• REQUIRED TASK: Extract each line where the string "from" shows up.

* * * * *

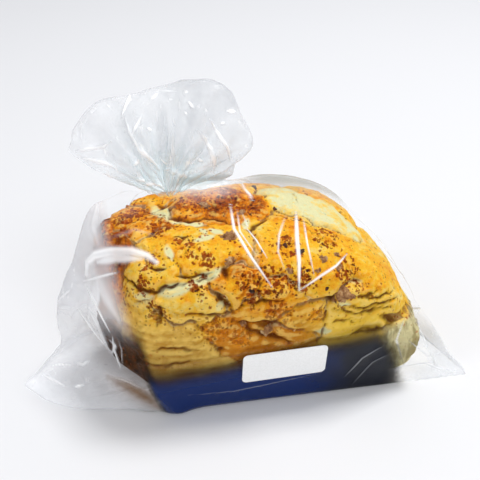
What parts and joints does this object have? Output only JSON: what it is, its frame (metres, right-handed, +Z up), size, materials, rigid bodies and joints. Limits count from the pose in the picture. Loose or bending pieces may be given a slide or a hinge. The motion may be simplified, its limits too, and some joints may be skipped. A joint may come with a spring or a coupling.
{
  "type": "loaf in bread bag",
  "caption": "Crusty pull-apart loaf in a clear film bag, its mouth gathered into a neck with loose film above, with a coloured band and a blank price sticker.",
  "frame": {"origin": "on the surface it stands on, under the middle of the bag's own box", "axes": "+Z up, +X along the loaf's length towards its lower end, -Y out of the front that carries the sticker"},
  "size_m": [0.32, 0.135, 0.2031],
  "materials": {
    "film": "clear, glossy, crinkled",
    "sticker": "matt white",
    "crust": "baked crust, matt, stands in for bread",
    "walnut": "matt, stands in for walnut kernel",
    "dried_fruit": "satin, stands in for baked-in dried fruit"
  },
  "bodies": {
    "root": {"bag": "film", "price_sticker": "sticker"}
  },
  "joints": []
}
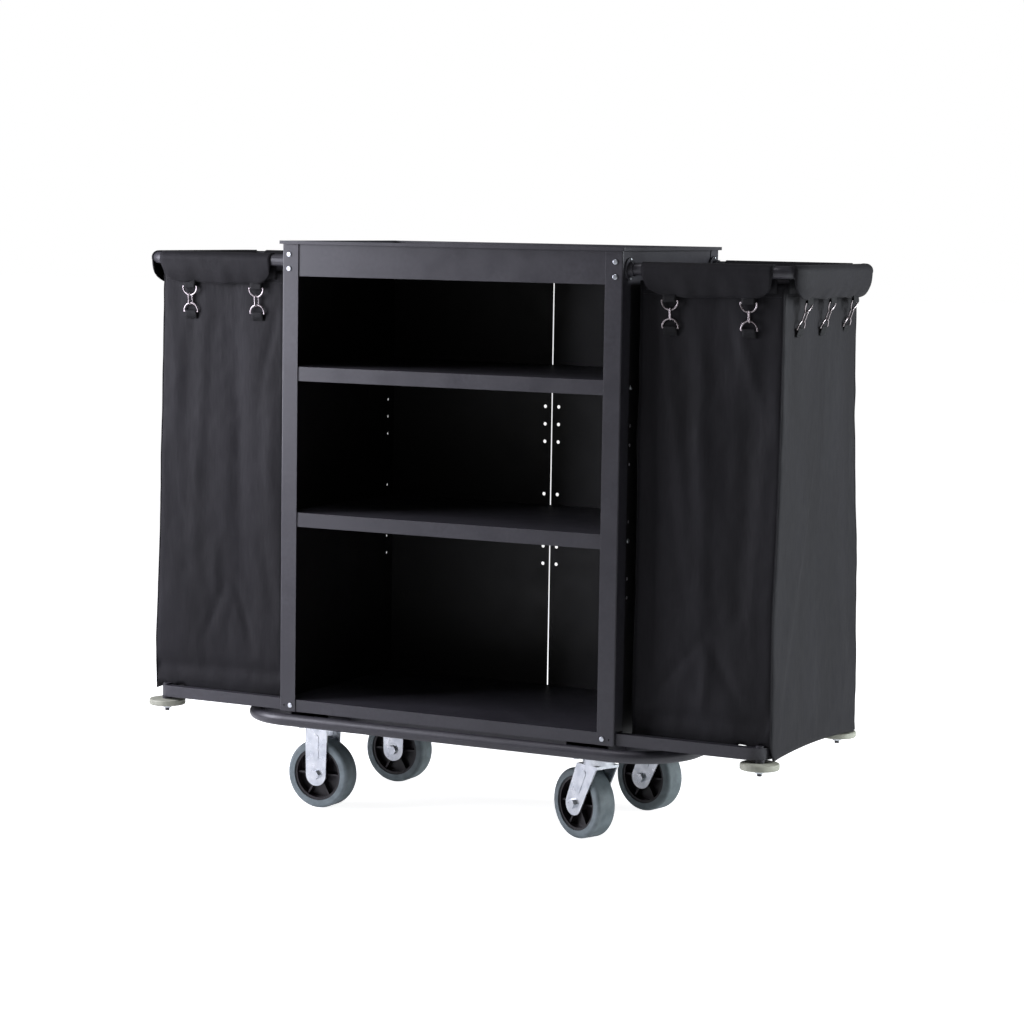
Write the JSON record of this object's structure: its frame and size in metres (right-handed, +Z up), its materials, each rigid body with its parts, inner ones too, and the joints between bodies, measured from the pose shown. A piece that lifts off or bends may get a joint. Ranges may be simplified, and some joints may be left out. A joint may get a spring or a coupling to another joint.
{
  "type": "housekeeping cart",
  "caption": "Steel housekeeping cart with a top tray, shelves and a deck, fixed and swivel casters, bumper wheels, and a clipped-on laundry bag at each end.",
  "frame": {"origin": "on the floor under the middle of the cart", "axes": "+X along the cart to the swivel-caster end, +Y to the closed back, +Z up"},
  "size_m": [1.593, 0.5184, 1.2565],
  "materials": {
    "frame_paint": "satin black-grey powder coat",
    "panel_paint": "satin black powder coat on sheet steel",
    "zinc": "bright zinc plated steel",
    "ring_steel": "nickel plated wire",
    "tyre": "grey thermoplastic rubber tread",
    "wheel_centre": "black moulded polypropylene",
    "bumper": "grey-beige non-marking bumper wheel",
    "bag_cloth": "black coated woven polyester"
  },
  "bodies": {
    "cabinet": {"post_front_left": "frame_paint", "post_front_right": "frame_paint", "post_back_left": "frame_paint", "post_back_right": "frame_paint", "side_panel_left": "panel_paint", "side_panel_right": "panel_paint", "back_panel_left": "panel_paint", "back_panel_right": "panel_paint", "tray_top": "frame_paint", "shelf_upper": "frame_paint", "shelf_lower": "frame_paint", "deck": "frame_paint", "base_ring": "frame_paint", "base_channel_left": "frame_paint", "base_channel_right": "frame_paint", "base_rails_middle": "frame_paint", "base_rails_outer": "frame_paint", "bag_loop_left": "frame_paint", "bag_loop_right": "frame_paint", "loop_flanges": "frame_paint", "bag_rail_left": "frame_paint", "bag_rail_right": "frame_paint", "bumper_spacers": "frame_paint", "bumper_bolts": "frame_paint", "post_screws": "zinc", "shelf_screws": "zinc", "flange_screws": "zinc", "rail_bolts": "zinc", "caster_bolts": "zinc", "bumper_nuts": "zinc", "kingpins": "zinc", "swivel_plate_front": "zinc", "swivel_plate_back": "zinc", "fork_front_left": "zinc", "axle_front_left": "zinc", "fork_back_left": "zinc", "axle_back_left": "zinc", "bag_left": "bag_cloth", "bag_rings_left": "ring_steel", "bag_hooks_left": "ring_steel", "bag_right": "bag_cloth", "bag_rings_right": "ring_steel", "bag_hooks_right": "ring_steel"},
    "wheel_front_left": {"tyre_front_left": "tyre", "hub_front_left": "wheel_centre"},
    "swivel_front": {"fork_front_right": "zinc", "axle_front_right": "zinc"},
    "wheel_front_right": {"tyre_front_right": "tyre", "hub_front_right": "wheel_centre"},
    "wheel_back_left": {"tyre_back_left": "tyre", "hub_back_left": "wheel_centre"},
    "swivel_back": {"fork_back_right": "zinc", "axle_back_right": "zinc"},
    "wheel_back_right": {"tyre_back_right": "tyre", "hub_back_right": "wheel_centre"},
    "bumper_front_left": {"bumper_wheel_front_left": "bumper"},
    "bumper_front_right": {"bumper_wheel_front_right": "bumper"},
    "bumper_back_left": {"bumper_wheel_back_left": "bumper"},
    "bumper_back_right": {"bumper_wheel_back_right": "bumper"}
  },
  "joints": [
    {"name": "wheel_spin_front_left", "type": "hinge", "parent": "cabinet", "child": "wheel_front_left", "pos_m": [-0.341, -0.172, 0.0762], "axis": [0, 1, 0], "continuous": true},
    {"name": "swivel_turn_front", "type": "hinge", "parent": "cabinet", "child": "swivel_front", "pos_m": [0.341, -0.172, 0.165], "axis": [0, 0, 1], "continuous": true},
    {"name": "wheel_spin_front_right", "type": "hinge", "parent": "swivel_front", "child": "wheel_front_right", "pos_m": [0.29989, -0.1537, 0.0762], "axis": [0.4067, 0.9135, 0], "continuous": true},
    {"name": "wheel_spin_back_left", "type": "hinge", "parent": "cabinet", "child": "wheel_back_left", "pos_m": [-0.341, 0.172, 0.0762], "axis": [0, 1, 0], "continuous": true},
    {"name": "swivel_turn_back", "type": "hinge", "parent": "cabinet", "child": "swivel_back", "pos_m": [0.341, 0.172, 0.165], "axis": [0, 0, 1], "continuous": true},
    {"name": "wheel_spin_back_right", "type": "hinge", "parent": "swivel_back", "child": "wheel_back_right", "pos_m": [0.29734, 0.18289, 0.0762], "axis": [0.2419, 0.9703, 0], "continuous": true},
    {"name": "bumper_spin_front_left", "type": "hinge", "parent": "cabinet", "child": "bumper_front_left", "pos_m": [-0.72721, -0.21821, 0.2085], "axis": [0, 0, 1], "continuous": true},
    {"name": "bumper_spin_front_right", "type": "hinge", "parent": "cabinet", "child": "bumper_front_right", "pos_m": [0.72721, -0.21821, 0.2085], "axis": [0, 0, 1], "continuous": true},
    {"name": "bumper_spin_back_left", "type": "hinge", "parent": "cabinet", "child": "bumper_back_left", "pos_m": [-0.72721, 0.21821, 0.2085], "axis": [0, 0, 1], "continuous": true},
    {"name": "bumper_spin_back_right", "type": "hinge", "parent": "cabinet", "child": "bumper_back_right", "pos_m": [0.72721, 0.21821, 0.2085], "axis": [0, 0, 1], "continuous": true}
  ]
}
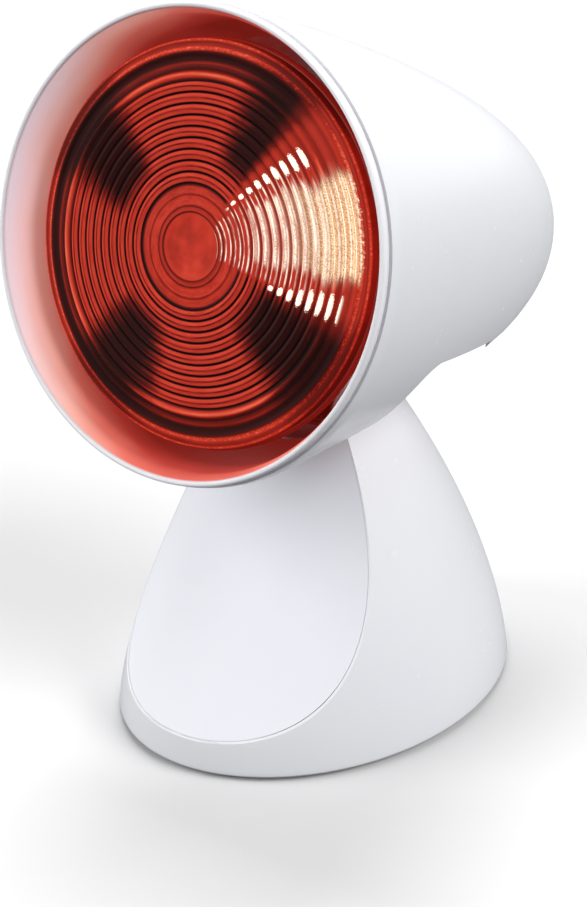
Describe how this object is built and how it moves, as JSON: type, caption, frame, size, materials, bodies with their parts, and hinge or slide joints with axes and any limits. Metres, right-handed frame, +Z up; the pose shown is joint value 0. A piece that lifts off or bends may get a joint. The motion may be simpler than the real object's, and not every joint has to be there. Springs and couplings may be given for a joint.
{
  "type": "infrared heat lamp",
  "caption": "Table heat lamp: an egg-shaped hood with a ridged red reflector bulb tilts on the neck of a weighted pedestal with a sloping front panel.",
  "frame": {"origin": "on the table, under the middle of the lamp's overall width and depth, 13.2 mm behind the middle of the base", "axes": "+Z up, the hood and the sloping panel face -Y, +X is the lamp's left as seen from behind it"},
  "size_m": [0.1412, 0.1958, 0.2383],
  "materials": {
    "white_shell": "smooth satin white",
    "white_liner": "gloss white enamel",
    "red_lens": "pressed ruby-stained glass, concentric ridges",
    "red_bowl": "red-stained glass, silvered inside",
    "thread_brass": "rolled, slightly dull",
    "black_glass": "black insulating glass",
    "solder": "soft solder pad",
    "lampholder": "glazed porcelain",
    "steel": "zinc plated",
    "filament": "bare wire",
    "fibre": "pressed fibre",
    "iron": "raw casting",
    "floor_plate": "light grey moulding",
    "black_rubber": "matt black",
    "switch_black": "fine satin black",
    "rocker_black": "gloss black",
    "inner_white": "ivory moulding"
  },
  "bodies": {
    "base": {"pedestal_shell": "white_shell", "front_panel": "white_shell", "base_plate": "floor_plate", "base_screws": "steel", "rubber_feet": "black_rubber", "ballast_weight": "iron", "ballast_screws": "steel", "hinge_sleeve": "thread_brass", "pivot_bolt": "steel", "pivot_nut": "steel", "pivot_caps": "white_shell", "friction_washers": "fibre", "switch_housing": "switch_black", "switch_terminals": "steel", "inlet_grommet": "black_rubber", "cord_clamp": "inner_white", "clamp_screws": "steel", "terminal_block": "inner_white", "terminal_screws": "thread_brass"},
    "head": {"hood_shell": "white_shell", "hood_liner": "white_liner", "head_bracket": "steel", "bracket_screws": "steel", "socket_body": "lampholder", "socket_sleeve": "thread_brass", "socket_contact": "thread_brass", "contact_screw": "thread_brass", "socket_screws": "steel"},
    "bulb": {"bulb_lens": "red_lens", "bulb_bowl": "red_bowl", "bulb_cap": "thread_brass", "cap_insulator": "black_glass", "cap_contact": "solder", "filament_mount": "filament"},
    "rocker": {"switch_rocker": "rocker_black"}
  },
  "joints": [
    {"name": "hood_tilt", "type": "hinge", "parent": "base", "child": "head", "pos_m": [0, -0.00723, 0.112], "axis": [-1, 0, 0], "range_deg": [-12, 33]},
    {"name": "bulb_turn", "type": "hinge", "parent": "head", "child": "bulb", "pos_m": [0, -0.08359, 0.17025], "axis": [0, -0.9781, 0.2079], "continuous": true},
    {"name": "rocker_switch", "type": "hinge", "parent": "base", "child": "rocker", "pos_m": [0, 0.05478, 0.03563], "axis": [1, 0, 0], "range_deg": [0, 20]}
  ]
}
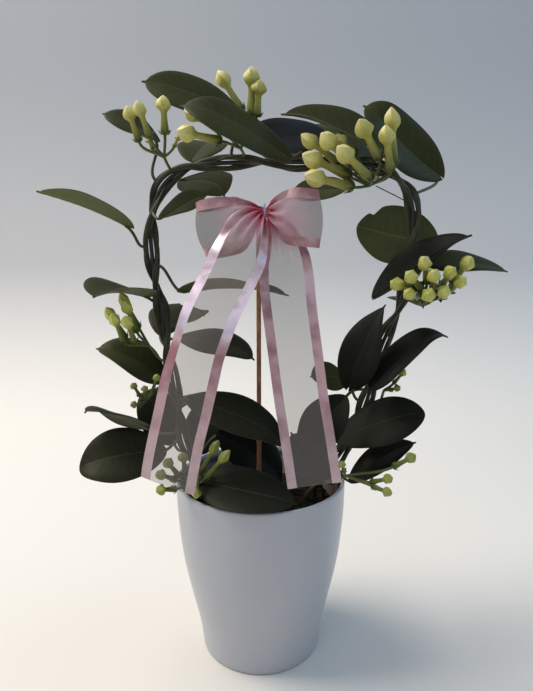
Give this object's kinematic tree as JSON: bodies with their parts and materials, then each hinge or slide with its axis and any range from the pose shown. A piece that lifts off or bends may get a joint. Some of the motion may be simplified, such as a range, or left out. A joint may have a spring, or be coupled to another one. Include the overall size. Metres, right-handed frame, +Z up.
{
  "type": "potted stephanotis",
  "caption": "Potted stephanotis trained round a wire hoop, with waxy leaves, clusters of closed buds, a sheer ribbon bow on a stick and a white cover pot.",
  "frame": {"origin": "on the surface that the pot stands on, under the middle of the pot's flat foot", "axes": "+Z up, -Y towards the viewer of the bow, +X to that viewer's right"},
  "size_m": [0.3252, 0.1391, 0.441],
  "materials": {
    "pot_glaze": "satin white glaze",
    "grower_plastic": "thin terracotta-brown plastic",
    "soil": "dark damp potting soil",
    "hoop_wire": "dark green coated wire",
    "stick_wood": "plain bamboo",
    "vine_bark": "dark green-brown young bark",
    "leaf_green": "waxy dark green upper side",
    "leaf_under": "dull olive underside",
    "bud_green": "waxy yellow-green bud",
    "calyx_green": "green stalks and sepals",
    "ribbon_satin": "shiny pink satin band",
    "ribbon_sheer": "sheer pale pink organza",
    "tie_blue": "pale blue coated wire"
  },
  "bodies": {
    "root": {"bow_knot": "ribbon_satin", "bow_loop_left": "ribbon_sheer", "bow_loop_right": "ribbon_sheer", "bow_tail_left": "ribbon_sheer", "bow_tail_right": "ribbon_sheer", "bow_tie_wire": "tie_blue", "buds_bottom_left": "bud_green", "buds_bottom_right": "bud_green", "buds_left": "bud_green", "buds_left_low": "bud_green", "buds_right": "bud_green", "buds_right_low": "bud_green", "buds_top_left": "bud_green", "buds_top_middle": "bud_green", "buds_top_right": "bud_green", "grower_pot": "grower_plastic", "hoop": "hoop_wire", "leaf_back_left": "leaf_green", "leaf_back_low_left": "leaf_green", "leaf_back_low_right": "leaf_green", "leaf_back_right": "leaf_green", "leaf_back_top": "leaf_green", "leaf_behind_bar": "leaf_green", "leaf_behind_stick": "leaf_green", "leaf_behind_tail": "leaf_green", "leaf_centre": "leaf_green", "leaf_centre_back": "leaf_green", "leaf_corner_back": "leaf_green", "leaf_corner_upright": "leaf_green", "leaf_far_left": "leaf_green", "leaf_far_right": "leaf_green", "leaf_front": "leaf_green", "leaf_inner": "leaf_green", "leaf_inner_left": "leaf_green", "leaf_inner_small": "leaf_green", "leaf_left_bottom": "leaf_green", "leaf_left_corner": "leaf_green", "leaf_left_level": "leaf_green", "leaf_left_lower": "leaf_green", "leaf_left_side": "leaf_green", "leaf_left_small": "leaf_green", "leaf_outer_left": "leaf_green", "leaf_right_bottom": "leaf_green", "leaf_right_dark": "leaf_green", "leaf_right_face": "leaf_green", "leaf_right_hanging": "leaf_green", "leaf_right_lower": "leaf_green", "leaf_right_middle": "leaf_green", "leaf_right_under": "leaf_green", "leaf_right_upright": "leaf_green", "leaf_top_corner": "leaf_green", "leaf_top_left": "leaf_green", "leaf_top_middle": "leaf_green", "leaf_top_right": "leaf_green", "leaf_under_buds": "leaf_green", "pot": "pot_glaze", "soil": "soil", "stick": "stick_wood", "vine_left": "vine_bark", "vine_right": "vine_bark"}
  },
  "joints": []
}
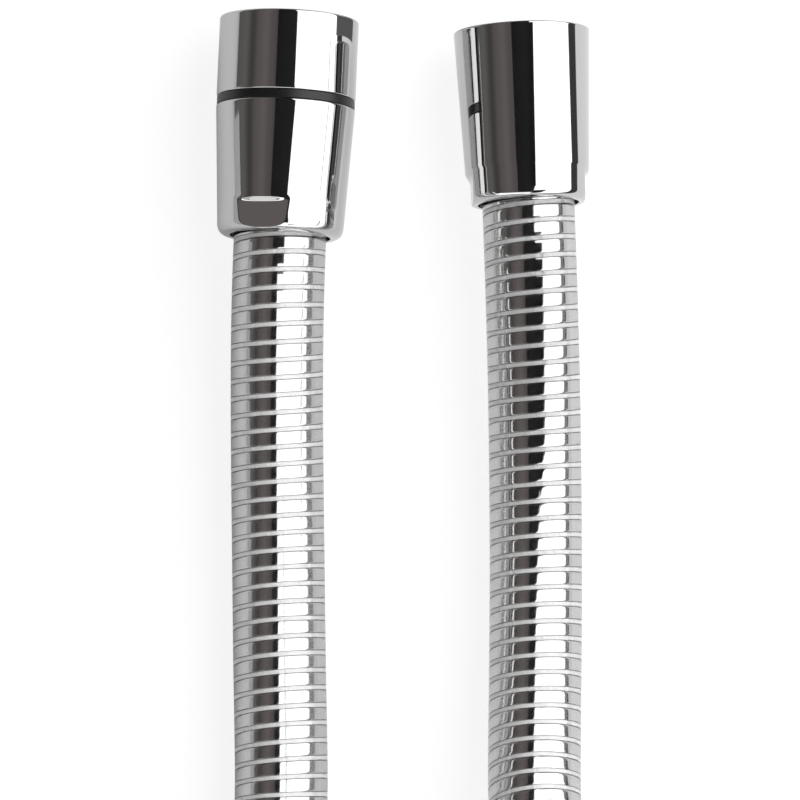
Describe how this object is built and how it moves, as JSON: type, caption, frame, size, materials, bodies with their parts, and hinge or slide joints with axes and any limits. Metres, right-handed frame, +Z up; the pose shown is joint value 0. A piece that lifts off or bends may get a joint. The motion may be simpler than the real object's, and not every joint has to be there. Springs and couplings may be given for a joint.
{
  "type": "shower hose",
  "caption": "Flexible shower hose with a silvered spiral under a clear sheath, a swivel cone at one end, a plain cone nut at the other, and its spare length coiled.",
  "frame": {"origin": "on the surface it lies on, under the middle of the box round the two end fittings", "axes": "+Y towards the fittings' mouths, +X from the swivel end to the plain end, +Z up from the surface"},
  "size_m": [0.1922, 0.3626, 0.0356],
  "materials": {
    "chrome": "polished chrome plate",
    "brass": "turned brass, bare",
    "steel": "pressed stainless steel",
    "rubber": "matt black rubber",
    "glide": "black acetal, smooth",
    "slide": "white acetal",
    "hose": "clear PVC over a silvered spiral",
    "strap": "black hook-and-loop tape"
  },
  "bodies": {
    "hose": {"hose_run_swivel": "hose", "hose_run_nut": "hose", "hose_coil": "hose", "coil_strap_1": "strap", "coil_strap_2": "strap", "swivel_cone": "chrome", "swivel_tail": "brass", "swivel_ferrule": "steel", "swivel_retaining_ring": "steel", "swivel_glide_ring": "glide", "nut_tail": "brass", "nut_ferrule": "steel", "nut_washer": "rubber"},
    "spindle": {"swivel_spindle": "brass", "spindle_o_ring_1": "rubber", "spindle_o_ring_2": "rubber", "swivel_washer": "rubber"},
    "ring": {"swivel_ring": "chrome"},
    "nut": {"cone_nut": "chrome", "nut_slide_ring": "slide"}
  },
  "joints": [
    {"name": "spindle_swivel", "type": "hinge", "parent": "hose", "child": "spindle", "pos_m": [-0.0196, 0.02, 0.01205], "axis": [0.0419, 0.9991, 0], "continuous": true},
    {"name": "ring_turn", "type": "hinge", "parent": "spindle", "child": "ring", "pos_m": [-0.0196, 0.02, 0.01205], "axis": [0.0419, 0.9991, 0], "continuous": true},
    {"name": "nut_turn", "type": "hinge", "parent": "hose", "child": "nut", "pos_m": [0.0206, 0.018, 0.01178], "axis": [-0.0384, 0.9993, 0], "continuous": true}
  ]
}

* * * * *

• RESPONSE TO THIS TASK:
What parts and joints does this object have? Output only JSON: what it is, its frame (metres, right-handed, +Z up), size, materials, rigid bodies and joints. Limits count from the pose in the picture. Loose or bending pieces may be given a slide or a hinge. The motion may be simplified, its limits too, and some joints may be skipped. A joint may come with a spring or a coupling.
Write the JSON record of this object's structure: its frame and size in metres (right-handed, +Z up), its materials, each rigid body with its parts, inner ones too, and the joints between bodies, measured from the pose shown. A piece that lifts off or bends may get a joint. Ranges may be simplified, and some joints may be left out. A joint may get a spring or a coupling to another joint.
  "frame": {"origin": "on the table, under the middle of the lamp's overall width and depth, 13.2 mm behind the middle of the base", "axes": "+Z up, the hood and the sloping panel face -Y, +X is the lamp's left as seen from behind it"},
Give this object's kinematic tree as JSON: bodies with their parts and materials, then each hinge or slide with its axis and any range from the pose shown. A piece that lifts off or bends may get a joint. Some of the motion may be simplified, such as a range, or left out. A joint may have a spring, or be coupled to another one. Include the overall size. Metres, right-handed frame, +Z up.
  "frame": {"origin": "on the surface it lies on, under the middle of the box round the two end fittings", "axes": "+Y towards the fittings' mouths, +X from the swivel end to the plain end, +Z up from the surface"},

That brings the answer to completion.